Records that describe objects

-*-

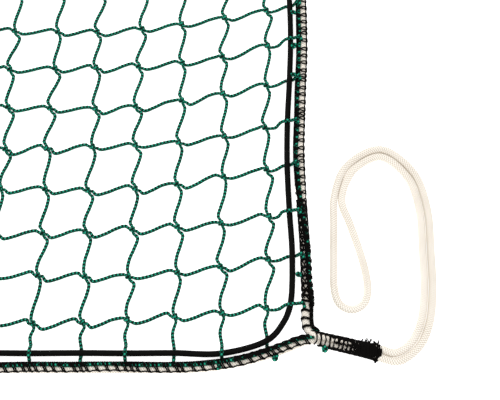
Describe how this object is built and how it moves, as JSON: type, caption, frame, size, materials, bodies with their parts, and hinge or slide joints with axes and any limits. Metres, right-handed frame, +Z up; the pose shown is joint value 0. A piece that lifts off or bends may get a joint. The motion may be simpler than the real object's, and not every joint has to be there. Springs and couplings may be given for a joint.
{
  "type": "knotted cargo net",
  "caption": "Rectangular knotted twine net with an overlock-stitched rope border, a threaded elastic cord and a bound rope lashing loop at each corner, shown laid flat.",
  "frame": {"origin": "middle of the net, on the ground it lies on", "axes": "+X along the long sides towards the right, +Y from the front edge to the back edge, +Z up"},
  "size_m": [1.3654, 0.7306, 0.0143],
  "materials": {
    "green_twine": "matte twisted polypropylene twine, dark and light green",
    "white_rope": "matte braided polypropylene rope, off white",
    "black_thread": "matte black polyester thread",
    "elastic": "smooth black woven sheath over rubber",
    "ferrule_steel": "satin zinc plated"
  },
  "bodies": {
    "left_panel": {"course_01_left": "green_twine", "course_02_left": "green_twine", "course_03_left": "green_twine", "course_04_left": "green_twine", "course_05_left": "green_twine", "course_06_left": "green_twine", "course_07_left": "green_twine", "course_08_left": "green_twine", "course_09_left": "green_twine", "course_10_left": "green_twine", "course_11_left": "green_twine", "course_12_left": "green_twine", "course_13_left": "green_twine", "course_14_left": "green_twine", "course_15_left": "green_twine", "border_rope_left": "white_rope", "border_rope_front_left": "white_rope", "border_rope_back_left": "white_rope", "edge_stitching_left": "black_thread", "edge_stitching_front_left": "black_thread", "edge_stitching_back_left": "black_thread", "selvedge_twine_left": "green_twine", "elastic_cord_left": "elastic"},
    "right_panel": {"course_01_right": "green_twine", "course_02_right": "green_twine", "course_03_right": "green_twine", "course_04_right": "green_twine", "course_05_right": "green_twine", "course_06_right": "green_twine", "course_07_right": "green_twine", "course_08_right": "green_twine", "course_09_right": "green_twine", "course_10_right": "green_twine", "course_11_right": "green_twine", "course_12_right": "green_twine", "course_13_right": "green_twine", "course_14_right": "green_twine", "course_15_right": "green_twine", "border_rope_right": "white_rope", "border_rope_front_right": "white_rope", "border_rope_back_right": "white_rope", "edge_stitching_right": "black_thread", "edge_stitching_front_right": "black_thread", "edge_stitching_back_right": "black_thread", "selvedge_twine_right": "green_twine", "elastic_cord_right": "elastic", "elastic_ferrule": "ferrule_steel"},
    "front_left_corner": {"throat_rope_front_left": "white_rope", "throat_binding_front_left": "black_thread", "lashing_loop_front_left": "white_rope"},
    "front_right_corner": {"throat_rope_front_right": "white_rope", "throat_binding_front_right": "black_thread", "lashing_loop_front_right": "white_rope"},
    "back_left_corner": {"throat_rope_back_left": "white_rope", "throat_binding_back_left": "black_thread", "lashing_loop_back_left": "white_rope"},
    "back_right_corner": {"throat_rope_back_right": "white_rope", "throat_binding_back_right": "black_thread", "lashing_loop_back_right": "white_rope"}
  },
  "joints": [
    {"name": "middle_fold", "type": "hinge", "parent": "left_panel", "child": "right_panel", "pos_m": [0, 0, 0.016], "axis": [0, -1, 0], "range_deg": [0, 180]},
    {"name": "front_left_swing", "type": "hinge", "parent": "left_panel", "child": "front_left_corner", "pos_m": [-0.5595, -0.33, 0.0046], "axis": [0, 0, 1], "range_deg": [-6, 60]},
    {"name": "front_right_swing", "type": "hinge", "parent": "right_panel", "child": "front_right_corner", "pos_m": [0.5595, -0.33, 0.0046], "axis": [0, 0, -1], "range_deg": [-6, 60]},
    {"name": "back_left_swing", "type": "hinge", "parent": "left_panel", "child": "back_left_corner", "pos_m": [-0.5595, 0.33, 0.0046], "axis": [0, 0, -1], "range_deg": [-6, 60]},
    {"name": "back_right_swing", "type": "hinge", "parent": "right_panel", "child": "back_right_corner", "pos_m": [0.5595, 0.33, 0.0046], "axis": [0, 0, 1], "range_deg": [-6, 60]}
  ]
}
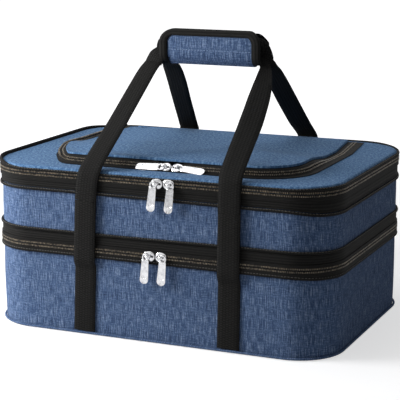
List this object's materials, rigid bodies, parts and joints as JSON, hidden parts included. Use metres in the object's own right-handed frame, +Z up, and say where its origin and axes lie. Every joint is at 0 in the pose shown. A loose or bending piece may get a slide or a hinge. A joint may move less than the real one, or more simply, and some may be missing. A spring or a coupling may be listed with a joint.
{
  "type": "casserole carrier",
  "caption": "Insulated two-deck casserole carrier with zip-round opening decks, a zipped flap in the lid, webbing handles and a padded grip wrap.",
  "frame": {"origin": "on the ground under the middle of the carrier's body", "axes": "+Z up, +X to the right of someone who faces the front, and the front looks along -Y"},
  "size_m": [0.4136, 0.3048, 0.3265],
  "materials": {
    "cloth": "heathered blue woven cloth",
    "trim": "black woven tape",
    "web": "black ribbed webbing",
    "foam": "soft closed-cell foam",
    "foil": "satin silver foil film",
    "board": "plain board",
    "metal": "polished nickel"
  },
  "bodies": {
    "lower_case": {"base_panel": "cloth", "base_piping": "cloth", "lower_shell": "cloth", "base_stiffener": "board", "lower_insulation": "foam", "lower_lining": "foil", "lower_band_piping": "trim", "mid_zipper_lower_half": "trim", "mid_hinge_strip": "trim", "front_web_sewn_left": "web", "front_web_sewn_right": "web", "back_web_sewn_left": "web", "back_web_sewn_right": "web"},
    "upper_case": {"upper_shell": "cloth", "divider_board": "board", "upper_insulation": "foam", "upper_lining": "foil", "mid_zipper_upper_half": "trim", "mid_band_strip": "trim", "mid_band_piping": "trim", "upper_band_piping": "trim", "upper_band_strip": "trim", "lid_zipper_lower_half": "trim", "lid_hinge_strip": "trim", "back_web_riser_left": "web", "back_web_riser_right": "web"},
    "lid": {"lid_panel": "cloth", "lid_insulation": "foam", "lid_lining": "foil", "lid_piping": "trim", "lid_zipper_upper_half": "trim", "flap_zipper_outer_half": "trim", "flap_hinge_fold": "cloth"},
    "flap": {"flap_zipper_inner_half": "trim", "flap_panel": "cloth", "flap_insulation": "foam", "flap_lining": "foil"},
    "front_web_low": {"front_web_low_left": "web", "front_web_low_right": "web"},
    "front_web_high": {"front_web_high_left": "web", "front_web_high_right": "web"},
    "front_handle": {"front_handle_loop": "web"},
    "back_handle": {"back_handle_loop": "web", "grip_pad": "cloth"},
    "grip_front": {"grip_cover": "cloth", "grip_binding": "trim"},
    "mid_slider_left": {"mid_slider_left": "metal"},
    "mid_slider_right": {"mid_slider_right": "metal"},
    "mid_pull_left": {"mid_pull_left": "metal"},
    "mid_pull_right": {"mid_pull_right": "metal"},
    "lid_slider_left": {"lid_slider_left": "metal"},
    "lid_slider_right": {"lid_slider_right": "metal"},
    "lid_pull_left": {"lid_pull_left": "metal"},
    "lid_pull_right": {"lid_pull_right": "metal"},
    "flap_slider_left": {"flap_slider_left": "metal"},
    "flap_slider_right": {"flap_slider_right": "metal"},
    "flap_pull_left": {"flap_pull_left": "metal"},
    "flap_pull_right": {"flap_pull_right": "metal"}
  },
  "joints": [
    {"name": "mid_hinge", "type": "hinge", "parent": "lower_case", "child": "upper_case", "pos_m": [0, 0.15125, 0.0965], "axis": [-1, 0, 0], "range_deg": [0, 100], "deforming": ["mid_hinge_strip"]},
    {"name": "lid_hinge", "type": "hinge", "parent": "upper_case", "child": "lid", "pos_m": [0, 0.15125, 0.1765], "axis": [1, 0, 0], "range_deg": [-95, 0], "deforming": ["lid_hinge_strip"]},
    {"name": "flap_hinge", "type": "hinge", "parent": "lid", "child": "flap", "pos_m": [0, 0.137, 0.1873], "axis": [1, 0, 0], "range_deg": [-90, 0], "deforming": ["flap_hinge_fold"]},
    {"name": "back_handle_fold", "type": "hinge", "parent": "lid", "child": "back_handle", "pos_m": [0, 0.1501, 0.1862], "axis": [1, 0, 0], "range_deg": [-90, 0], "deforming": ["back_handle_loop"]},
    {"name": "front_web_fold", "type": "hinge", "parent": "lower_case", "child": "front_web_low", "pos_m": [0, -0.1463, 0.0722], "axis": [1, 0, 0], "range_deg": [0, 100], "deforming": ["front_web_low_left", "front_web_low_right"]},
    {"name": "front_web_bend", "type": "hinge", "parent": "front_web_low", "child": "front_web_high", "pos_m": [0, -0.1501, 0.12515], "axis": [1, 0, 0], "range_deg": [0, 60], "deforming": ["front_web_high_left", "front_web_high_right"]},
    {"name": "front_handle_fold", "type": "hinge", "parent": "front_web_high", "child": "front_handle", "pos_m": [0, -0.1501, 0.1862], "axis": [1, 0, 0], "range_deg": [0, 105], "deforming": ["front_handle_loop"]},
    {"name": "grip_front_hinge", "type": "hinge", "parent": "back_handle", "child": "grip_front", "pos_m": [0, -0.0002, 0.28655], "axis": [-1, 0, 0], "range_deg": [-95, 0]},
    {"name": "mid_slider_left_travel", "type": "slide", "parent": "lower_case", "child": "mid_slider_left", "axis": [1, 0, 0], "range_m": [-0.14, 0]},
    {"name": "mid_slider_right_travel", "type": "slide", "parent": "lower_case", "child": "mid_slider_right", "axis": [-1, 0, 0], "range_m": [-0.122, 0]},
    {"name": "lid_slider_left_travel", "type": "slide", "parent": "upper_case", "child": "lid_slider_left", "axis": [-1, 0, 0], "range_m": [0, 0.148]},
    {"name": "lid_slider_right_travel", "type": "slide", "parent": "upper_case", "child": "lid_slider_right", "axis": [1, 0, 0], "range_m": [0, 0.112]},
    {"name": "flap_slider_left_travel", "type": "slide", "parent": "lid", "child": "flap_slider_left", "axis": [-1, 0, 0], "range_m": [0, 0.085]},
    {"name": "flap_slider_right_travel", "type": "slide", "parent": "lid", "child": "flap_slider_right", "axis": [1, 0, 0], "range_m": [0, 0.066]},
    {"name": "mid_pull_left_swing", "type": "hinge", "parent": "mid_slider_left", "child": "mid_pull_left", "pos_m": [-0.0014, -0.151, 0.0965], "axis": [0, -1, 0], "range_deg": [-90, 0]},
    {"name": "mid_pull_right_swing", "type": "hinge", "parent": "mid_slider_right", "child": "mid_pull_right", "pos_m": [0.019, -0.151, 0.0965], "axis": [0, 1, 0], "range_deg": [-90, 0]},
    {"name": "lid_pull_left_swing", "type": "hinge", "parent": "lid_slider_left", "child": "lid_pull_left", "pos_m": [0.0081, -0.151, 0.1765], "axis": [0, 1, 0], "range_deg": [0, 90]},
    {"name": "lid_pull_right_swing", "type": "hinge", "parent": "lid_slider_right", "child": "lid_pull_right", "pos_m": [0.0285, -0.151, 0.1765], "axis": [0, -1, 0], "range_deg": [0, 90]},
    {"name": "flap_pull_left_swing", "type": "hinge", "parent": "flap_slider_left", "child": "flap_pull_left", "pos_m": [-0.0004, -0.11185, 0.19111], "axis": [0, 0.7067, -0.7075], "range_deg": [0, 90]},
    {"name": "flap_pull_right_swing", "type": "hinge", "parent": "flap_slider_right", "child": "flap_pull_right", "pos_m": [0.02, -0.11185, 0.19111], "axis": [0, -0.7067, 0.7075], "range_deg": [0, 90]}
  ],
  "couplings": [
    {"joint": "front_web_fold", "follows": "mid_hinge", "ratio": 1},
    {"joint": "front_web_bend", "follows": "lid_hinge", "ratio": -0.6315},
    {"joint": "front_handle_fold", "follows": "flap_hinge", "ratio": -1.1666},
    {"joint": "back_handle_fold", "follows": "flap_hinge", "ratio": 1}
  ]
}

-*-

● AIM
From the listing above, pick out each line where the word "pose" appears.

● SOLUTION
Describe how this object is built and how it moves, as JSON: type, caption, frame, size, materials, bodies with their parts, and hinge or slide joints with axes and any limits. Metres, right-handed frame, +Z up; the pose shown is joint value 0. A piece that lifts off or bends may get a joint. The motion may be simpler than the real object's, and not every joint has to be there. Springs and couplings may be given for a joint.
List this object's materials, rigid bodies, parts and joints as JSON, hidden parts included. Use metres in the object's own right-handed frame, +Z up, and say where its origin and axes lie. Every joint is at 0 in the pose shown. A loose or bending piece may get a slide or a hinge. A joint may move less than the real one, or more simply, and some may be missing. A spring or a coupling may be listed with a joint.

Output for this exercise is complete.